I was speaking with this bloke who was trying, without much success, to interest me in his bringing a range of fibre-glass enclosures onto our office car-park, so that interested parties might see and glory in the inspired engineering design (alright, maybe I’m exaggerating a little, but he was trying to get onto our ‘approved’ list of suppliers). As I said, he wasn’t getting much traction with me, so in a last gasp to grab my attention, he said; “and of course my other claim to fame is that I am brother in-law to Xxxxx Yyyyyyy (the actual name escapes me). As I honestly did not know who he was talking about, I asked “Who is Xxxxx Yyyyy?”. The entire corner of my office fell silent, with everyone actually staring at me, as though I had spoken against everything held sacred in Wales, from leeks upwards. The bloke on the other end of the phone was equally amazed. He said, ”you have got to be joking! You honestly don’t know who Xxxxx Yyyyyy is, how he has played for Wales; how he is known the length and breadth of the land you are working in?”

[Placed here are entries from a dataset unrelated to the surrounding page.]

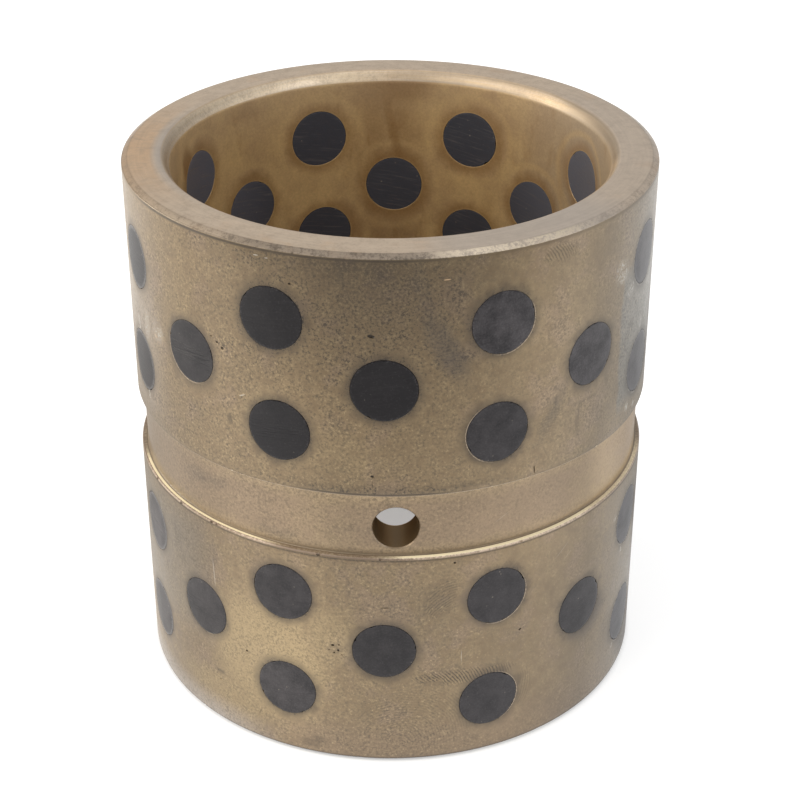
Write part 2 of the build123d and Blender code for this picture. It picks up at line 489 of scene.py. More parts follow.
def paintPatches(sleeve):
    at = points(sleeve)
    for name, marks in paintedMarks.items():
        writeAttribute(sleeve, name, np.max([coverOf(at, mark, softness[name]) for mark in marks], axis=0))
    printed = np.zeros(len(at))
    ridge = np.zeros(len(at))
    for mark, (aside, above) in fingerMarks:
        cover = coverOf(at, mark, softness["printed"])
        across, up = offsetFrom(at, mark)
        ridge = np.where(cover > printed, np.hypot(across - aside, up - above), ridge)
        printed = np.maximum(printed, cover)
    writeAttribute(sleeve, "printed", printed)
    writeAttribute(sleeve, "ridge", ridge)


sleeve = makeSleeve()
print("sleeve turned:", len(sleeve.data.polygons), "faces")
drillSeats(sleeve)
markPlugGap(sleeve)
paintPatches(sleeve)
print("seats and oil hole drilled:", len(sleeve.data.polygons), "faces")


# graphite plugs

plugForm = {
    "sides": 96,
    "edge": 0.05 * mm,
    "rings": (0.25 * mm, 0.8 * mm, 1.1 * mm, 1.3 * mm),
    "chips": (9, 18),  # fewest and one past the most round each end
    "chipWidth": (0.02, 0.12),  # in radians of the rim
    "deepestChip": 0.2 * mm,
    "chippedRim": 0.2 * mm,
    "seed": 7,
}
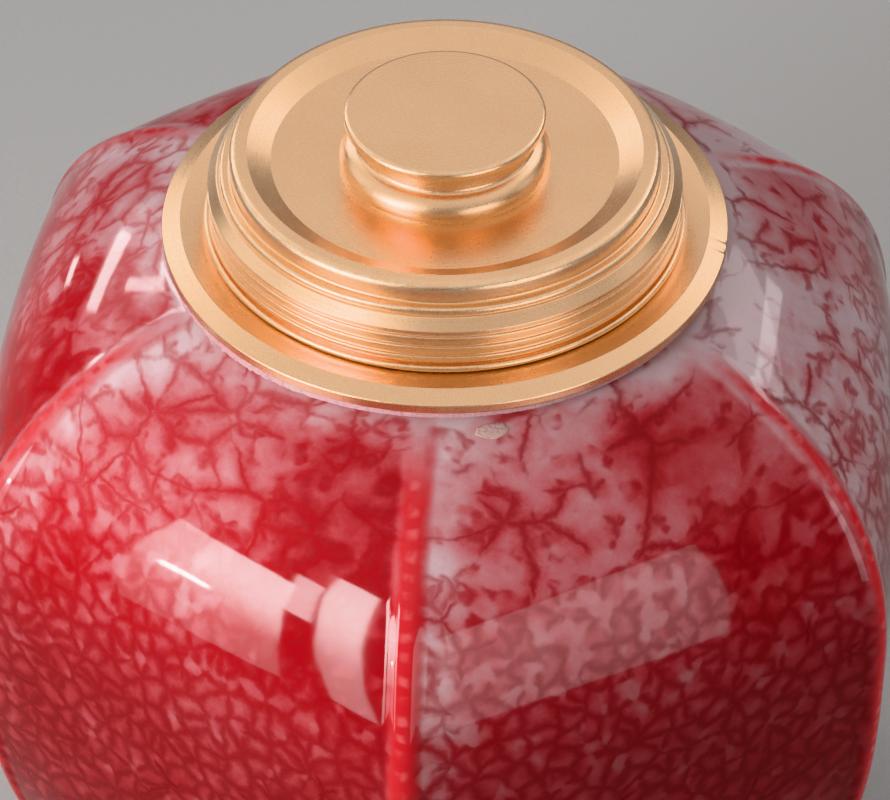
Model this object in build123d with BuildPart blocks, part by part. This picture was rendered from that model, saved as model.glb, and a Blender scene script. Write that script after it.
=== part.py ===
from build123d import *
import os
from math import acos, asin, cos, copysign, degrees, radians, sin

# A six-panel porcelain canister. Its mouth wears a glued-in aluminium collar, and a plug lid with a
# mushroom knob pulls straight up out of the collar. Millimetres; +Z is up, the origin is the centre of
# the foot ring's underside, and one of the six ridges points along -Y.

# Body: every ridge line is a superellipse about the widest level, and the panels between the ridges
# flatten as the body widens from its round neck.
PANELS = 6
RIDGE_RADIUS = 65.8
WIDEST_HEIGHT = 61.8
SHOULDER_REACH = 44.7
BELLY_REACH = 68.0
SQUARENESS = 2.67
ROUND_RADIUS = 35.0
PANEL_FLATNESS = 0.10
FLATTENING_POWER = 0.6
RIB_HALF_WIDTH = 1.9
RIB_HEIGHT = 0.9
WALL = 4.6
INNER_CORNER_HALF_WIDTH = 6.0
MOUTH_RIM_RADIUS = 31.0
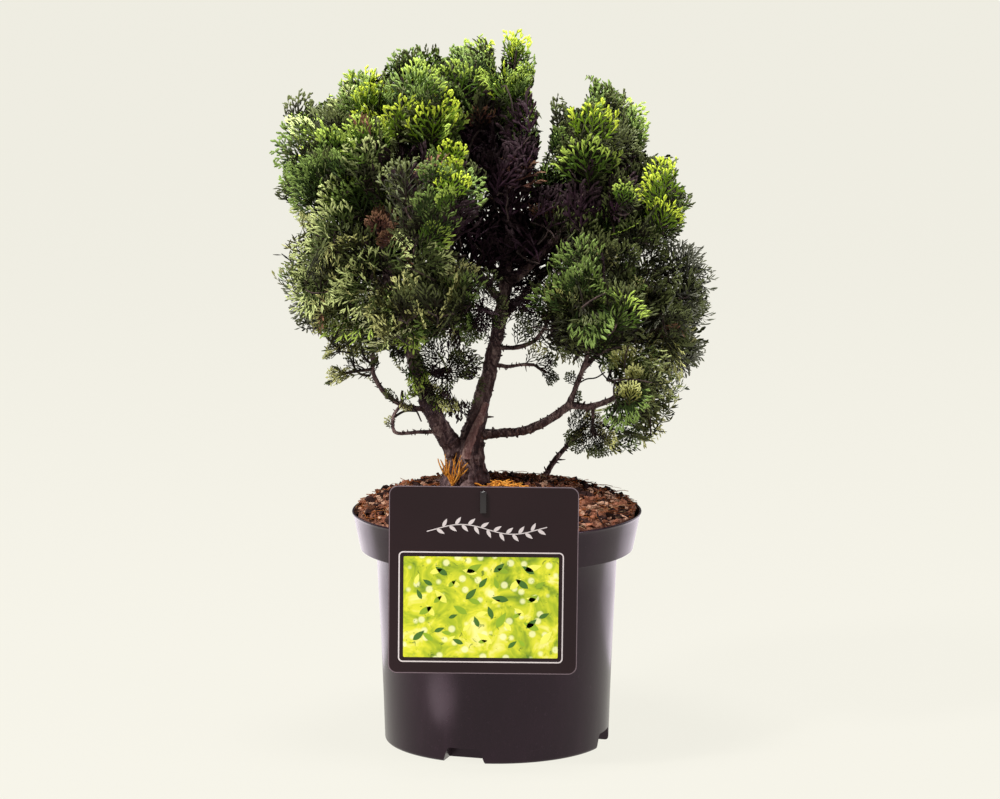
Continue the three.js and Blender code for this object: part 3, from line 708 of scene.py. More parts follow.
def directions_for(space, count, random):
    """The ways of a mass's twigs, as in the source."""
    outward = unit(space.centre - CROWN_HEART)
    rows = [outward, v(0, 0, 1)]
    for i in range(count - 2):
        z = 1 - (2 * (i + 0.5)) / (count - 2)
        ring = math.sqrt(1 - z * z)
        a = i * GOLDEN + random() * 0.6
        rows.append(unit(v(ring * math.cos(a), ring * math.sin(a), z) + outward * 0.5))
    return np.array(rows)


def fine_directions(count, r):
    """Even ways all round, a little disturbed."""
    i = np.arange(count)
    z = 1 - 2 * (i + 0.5) / count
    ring = np.sqrt(1 - z * z)
    a = i * GOLDEN + r.uniform(0, ANY_WAY)
    return unit(np.stack([ring * np.cos(a), ring * np.sin(a), z], 1) + r.normal(0, 0.07, (count, 3)))


def stem_start(space):
    """The limbs' point nearest to a mass's middle, of those inside the mass if there are any."""
    d = norm(LIMB_POINTS - space.centre, axis=1)
    inner = space.inside(LIMB_POINTS)
    if inner.any():
        d[~inner] = 1e9
    return LIMB_POINTS[int(np.argmin(d))]


def curved(a, b, bow, steps, r):
    """A path from a to b that bows to one side."""
    t = np.linspace(0, 1, steps + 1)[:, None]
    side = unit(np.cross(b - a, r.normal(0, 1, 3))) * bow * norm(b - a)
    return a + (b - a) * t + side * 4 * t * (1 - t)


def hidden(space, p, u):
    """Whether another mass lies over a point of this one's skin, on the way u."""
    probes = p + u * v(12, 22, 34, 48)[:, None]
    return any(o.inside(probes).any() for o in SPACES if o is not space)


def ray_hits(x, z):
    """The points at which the line of sight through a front-view point is inside the crown."""
    p = at_depth(x, z, np.linspace(-110, 125, 60))
    return p[np.logical_or.reduce([space.inside(p) for space in DENSE])]


def at_rim(p):
    """Whether sky lies just outside a point, as seen from the front."""
    q = front_view(p)
    beyond = q + unit(q - front_view(CROWN_HEART)) * RIM_WIDTH
    return not len(ray_hits(*beyond))


def ragged(p):
    """Slow waves over the crown, from 0 to 1, by which its skin rises and falls."""
    x, y, z = p / 9.0
    wave = math.sin(x + 1.7 * math.sin(0.7 * z + y)) * math.sin(1.1 * z + 1.3 * math.sin(0.8 * x - y))
    return 0.5 + 0.5 * wave


def kept_in_box(tip, grow, face, length):
    """The shift that brings a spray's corners back inside the crown's box."""
    side = np.cross(grow, face)
    ends = np.array([tip, tip - grow * length, tip - grow * length * 0.3 + side * length * 0.5,
                     tip - grow * length * 0.3 - side * length * 0.5])
    over = np.maximum(ends - (HIGH + PROUD), 0).max(0)
    under = np.maximum((LOW - PROUD) - ends, 0).max(0)
    return under - over


def facing(grow, way):
    """The way a spray's flat side looks, at right angles to its growth and as near to way as that allows."""
    return np.cross(grow, np.cross(way, grow))


def grow_twig(start, end, bow, steps, radii, r):
    path = curved(start, end, bow, steps, r)
    TWIGS.append((path, np.linspace(*radii, len(path))))
    return path


def planned_spray(space, layer, u, foot, r):
    """Where a spray stands and how it lies, under a mass's skin on the way u, or None if it is left out."""
    reach = float(space.reach(u))
    skin = space.centre + u * reach
    crown_normal = unit((skin - CROWN_HEART) / CROWN_SIZE**2)
    walled = reach < WALLED * float(space.ellipsoid(u))
    covered = hidden(space, skin, crown_normal) or crown_depth(skin) < INNER
    if r.random() > LACY.get(space.name, 1):
        return None
    if covered and r.random() < COVERED_SKIPPED[layer]:
        return None
    rim = not covered and at_rim(skin)
    if rim and r.random() > RIM_KEPT[layer]:
        return None
    if walled and not covered and not rim and not hollow_tones(skin):
        skin = skin + crown_normal * crease_fill(skin, crown_normal)
    normal = unit(unit(u / space.half**2) * 0.4 + crown_normal * 0.6)
    away = unit(unit(skin - foot) * 0.7 + unit(skin - CROWN_FOOT) * 1.3)
    along = away - normal * float(away @ normal)
    lean = r.uniform(*LEAN[layer])
    rise = 0.2 if skin[2] > MIDWAY else -0.1
    stray = 0.22 if skin[2] > HIGH_UP else 0.36
    grow = unit(along * 1.0 + normal * lean + v(0, 0, rise) + r.normal(0, stray, 3))
    size = min(r.uniform(*SPRAY_SIZE), 0.85 * space.mean / FAN + 0.15)
    share = r.uniform(*LAYER_SHARE[layer]) - RAGGED * (1 - ragged(skin))
    tip = skin - u * reach * (1 - share) + along * r.uniform(0, 8)
    face = normal - grow * float(normal @ grow)
    if norm(face) < 0.2:
        face = np.cross(grow, r.normal(0, 1, 3))
    if rim:  # the rim's sprays stand out in the plane of the front view, some way turned
        face = facing(grow, v(r.normal(0, 0.5), -1, r.normal(0, 0.3)))
    roll = r.normal(0, 0.38) if r.random() < MOSTLY else r.uniform(-ROLL_FEW, ROLL_FEW)
    face = unit(face)
    face = face * math.cos(roll) + np.cross(grow, face) * math.sin(roll)
    for _ in range(8):  # the tip is drawn in until it is inside the mass, or the filled crease
        if space.inside(tip[None], 1.0 if not walled or covered else DEEPEST_FILL)[0]:
            break
        tip = tip - u * 1.5 - along * 1.0
    tip = tip + kept_in_box(tip, grow, face, FAN * size)
    base = tip - grow * FAN * size
    for _ in range(6):  # the foot is raised until it is inside too
        if space.inside(base[None], 0.0 if not walled else 14.0)[0]:
            break
        size *= 0.92
        grow = unit(grow + 0.18 * normal)
        base = tip - grow * FAN * size
    ends = np.array([base, (base + tip) / 2, tip])
    if not away_from_limbs(ends, 1.0) or in_sky(ends).any():
        return None
    if hollow_tones(tip) and r.random() < HOLLOW_SKIPPED:
        return None
    return base, tip, grow, face, size, layer, covered, u, rim


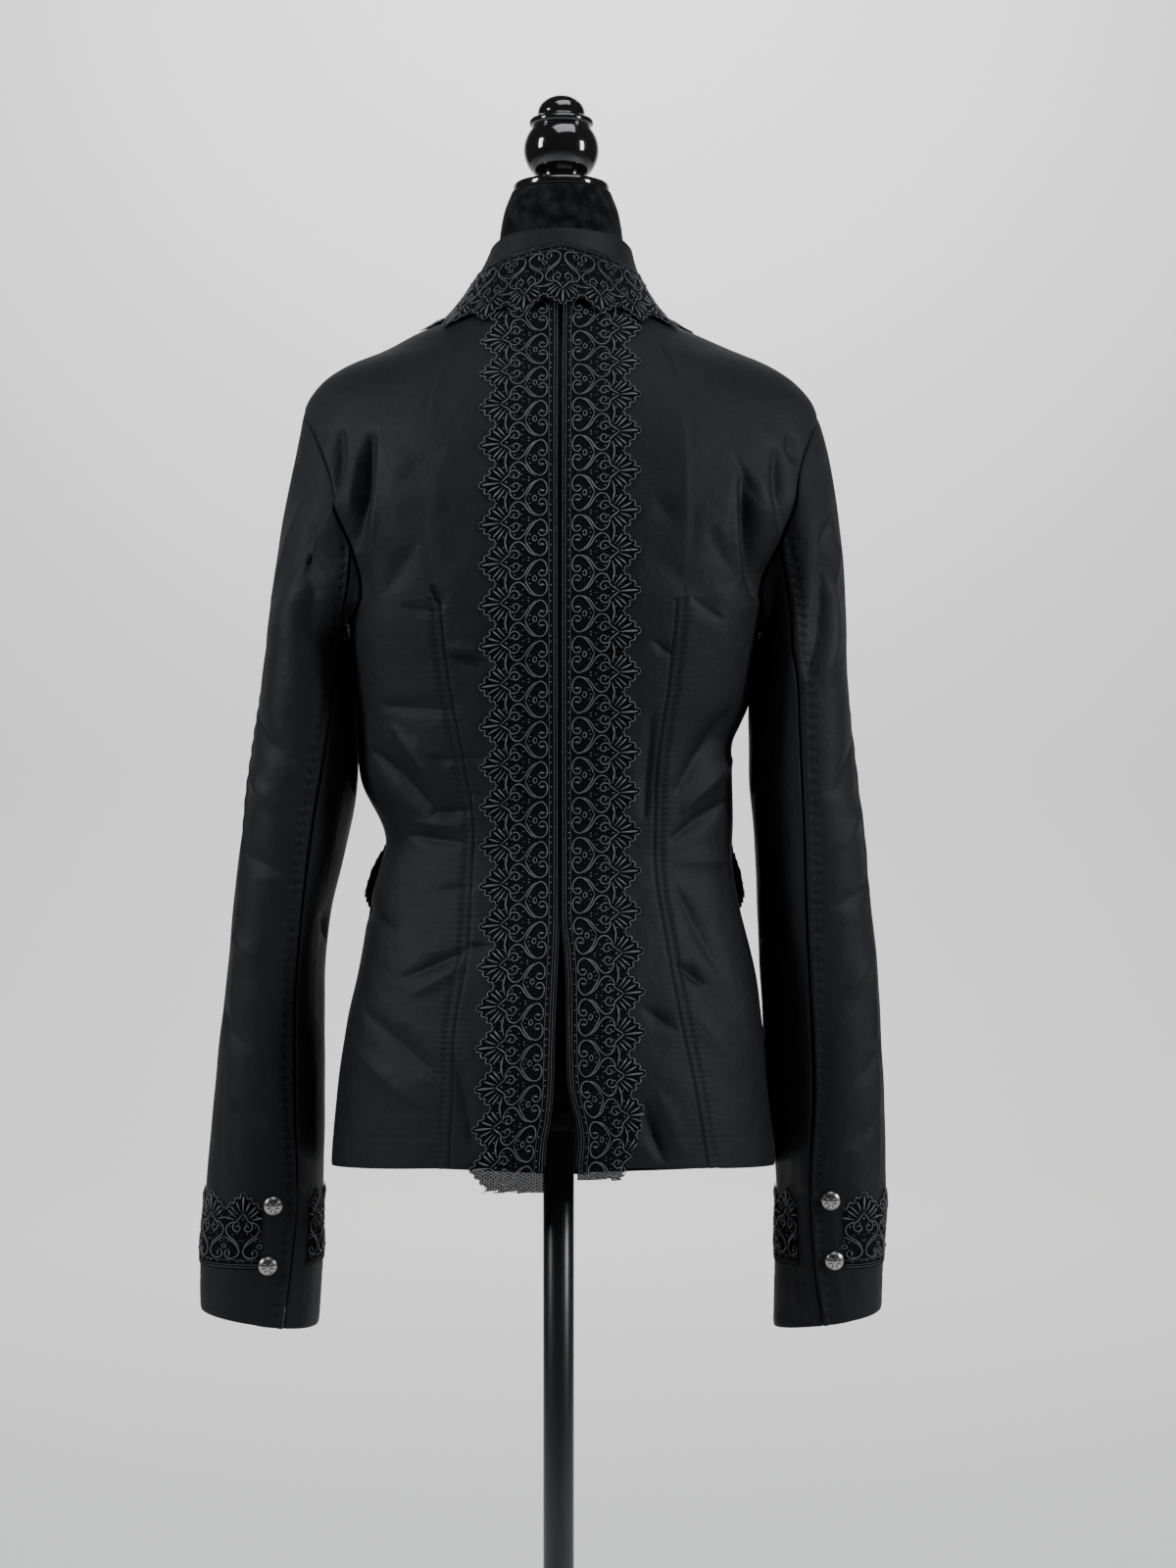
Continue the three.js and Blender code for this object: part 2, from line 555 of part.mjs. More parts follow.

When I replied that, as I had no interest in any sporting activity at all, including games played with odd-shaped balls, this bloke said that, as far as he was aware, I was damn near unique amongst the people he knew or had ever spoken too. When I finished the phone call, I looked up, and everyone was staring at me as though I had just sprung fully formed out of a breach in the space-time continuum.
My best mate, a bloke called Gwynne Jones, who sat across the aisle, spoke up. “You know, boys, we have probably the only honest Englishman in the whole of Great Britain. The rest say how they know this, and play that, and watch the other, and appreciate that about every sport under the sun, which of course is complete bollocks; but Mike not only doesn’t know, he doesn’t want to know!”